* Job
For each line below that includes the word "part", make a copy.

* * * * * * * * *

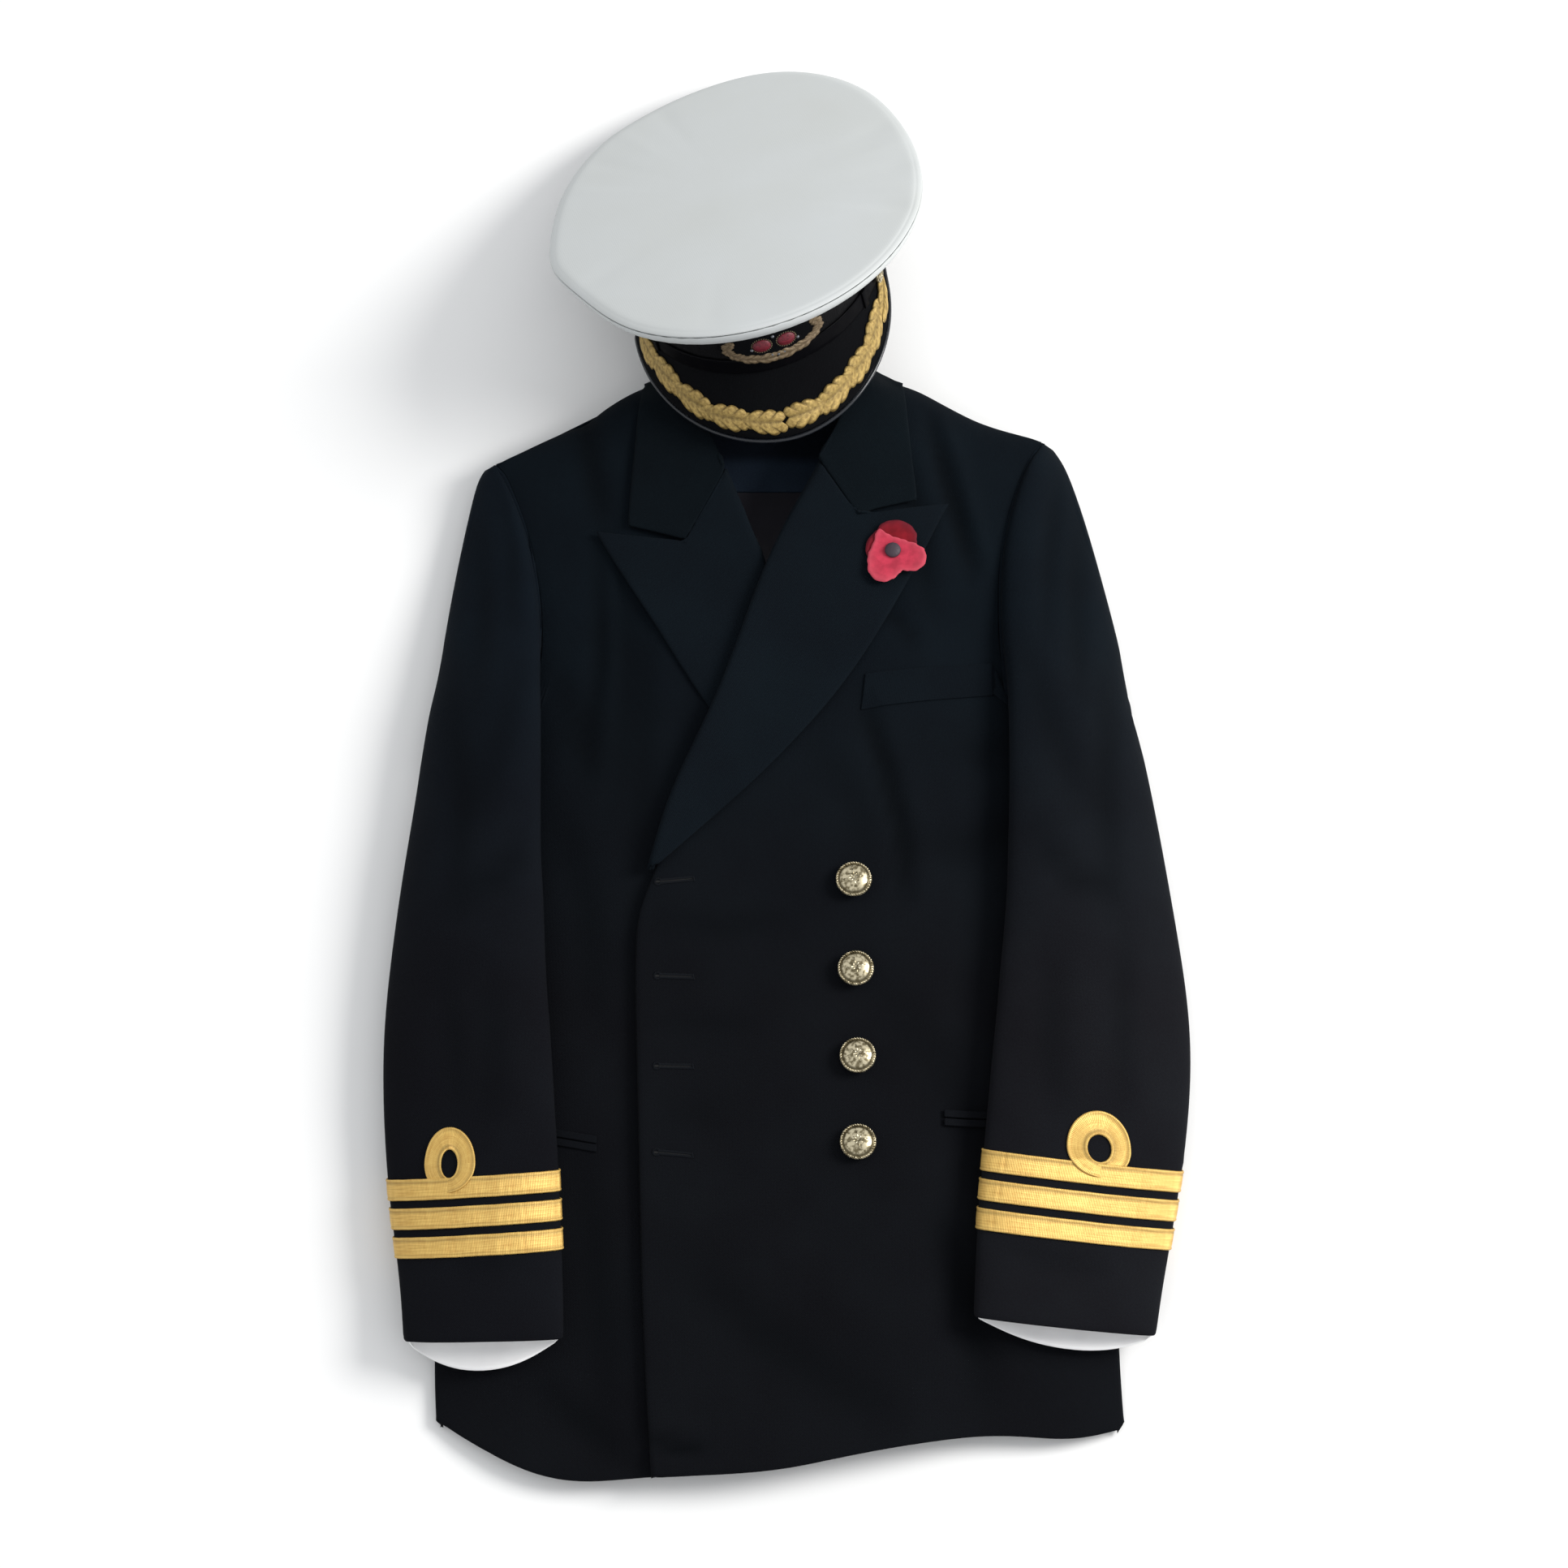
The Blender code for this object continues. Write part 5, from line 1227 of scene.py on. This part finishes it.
def cotton_finish(name, colour):
    """Plain white cotton drill: a fine twill and a faint random mottle."""
    material, tree, shader = finish_material(
        name, colour, 0.7, Specular_IOR_Level=0.25, Sheen_Weight=0.03, Sheen_Roughness=0.5
    )
    dark, light = toned(colour, 0.965, 0.96, 0.945), toned(colour, 1.02, 1.02, 1.03)
    tone = two_tone(tree, speckle(tree, 9.0, 5.0), dark, light, 0.3, 0.7)
    tree.links.new(tone, shader.inputs["Base Color"])
    twilled = {
        "Vector": add(tree, "TexCoord").outputs["Object"],
        "Scale": math.tau / (20 * DRILL),
        "Distortion": 0.5,
    }
    twill = add(tree, "TexWave", twilled, bands_direction="DIAGONAL").outputs["Fac"]
    height = add(tree, "Math", {0: twill, 1: speckle(tree, 1500.0)}, operation="ADD")
    emboss(tree, shader, height.outputs[0], 0.12, 0.0001)
    return material


white_cotton = cotton_finish("white_cotton", WHITE)

bm = softened(right_side("cap_cover_top"), 2)
hoop = max(rim_lines(bm), key=len)
top_tree = BVHTree.FromBMesh(bm)
bm.free()
hoop = read_closed(hoop, 216, hoop[0])[0]
middle = turned_line(hoop)[0]
bm = bmesh.new()
rows = []
for part in TOP_ROWS:
    row = []
    for at in hoop:
        place = middle.lerp(at, part)
        away = (1 - part) * (at - middle).length
        hit = top_tree.ray_cast(place + up * 0.05, -up)[0] if part < 1 else None
        place = hit or top_tree.find_nearest(place)[0]
        facing = (at - middle).normalized()
        shown = 0.12 + 0.88 * max(facing.dot(SEAM_SIDE), 0) ** 2
        sunk = shown * SEAM_SUNK * bell(away / SEAM_WIDE)
        sunk += EDGE_DROP * max(1 - away / EDGE_ROUND, 0) ** 2.2
        sunk += shown * SEAM_SUNK * bell((away - STITCH_IN) / STITCH_WIDE)
        angle = math.degrees(math.atan2(facing.y, facing.x))
        for pull in PULLS:
            aside = ((angle - pull.turn + 180) % 360 - 180) / pull.wide
            sunk += pull.deep / 1000 * bell(aside) * math.sin(math.pi * part**5)
        row.append(bm.verts.new(place - up * sunk))
    rows.append(row)
close_rows(bm, rows)
bm.faces.new(rows[-1])
bmesh.ops.recalc_face_normals(bm, faces=bm.faces)
cover_top = wear(
    "cap_cover_top_cotton", "cap_cover_top", faced(bm, up), white_cotton, COVER_WALL, 0
)

bm = softened(right_side("cap_cover_side"), 2)
for vert in bm.verts:
    below = min((vert.co - at).length for at in hoop[::3])
    reach = clamp(1 - below / (2.2 * EDGE_ROUND))
    vert.co -= up * EDGE_DROP * reach * reach * (3 - 2 * reach)
cover_side = wear(
    "cap_cover_side_cotton", "cap_cover_side", bm, white_cotton, COVER_WALL, 0
)


# ---- Cap band -----------------------------------------------------------------------------------
# A band of black mohair braid round the cap, corded along both edges and ribbed upright, and the
# brown leather sweatband inside it, stitched along its top.
BAND_SECTION = [
    Across(0.0, -0.2), Across(0.02, 0.15), Across(0.05, 0.15), Across(0.075, -0.1),
    Across(0.3, 0.1), Across(0.5, 0.15), Across(0.7, 0.1), Across(0.925, -0.1),
    Across(0.95, 0.15), Across(0.98, 0.15), Across(1.0, -0.2),
]
SWEAT_SECTION = [
    Across(0.0, 0.0), Across(0.03, 0.1), Across(0.3, 0.0), Across(0.7, 0.0), Across(0.88, 0.05),
    Across(0.91, -0.15), Across(0.94, 0.05), Across(1.0, 0.0),
]
BAND_RIB = 0.0021
BAND_RIB_DEEP = 0.00016
BAND_WALL = 0.0020
SWEAT_WALL = 0.0010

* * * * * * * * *

* Answer to the problem
The Blender code for this object continues. Write part 5, from line 1227 of scene.py on. This part finishes it.
for part in TOP_ROWS:
        place = middle.lerp(at, part)
        away = (1 - part) * (at - middle).length
        hit = top_tree.ray_cast(place + up * 0.05, -up)[0] if part < 1 else None
            sunk += pull.deep / 1000 * bell(aside) * math.sin(math.pi * part**5)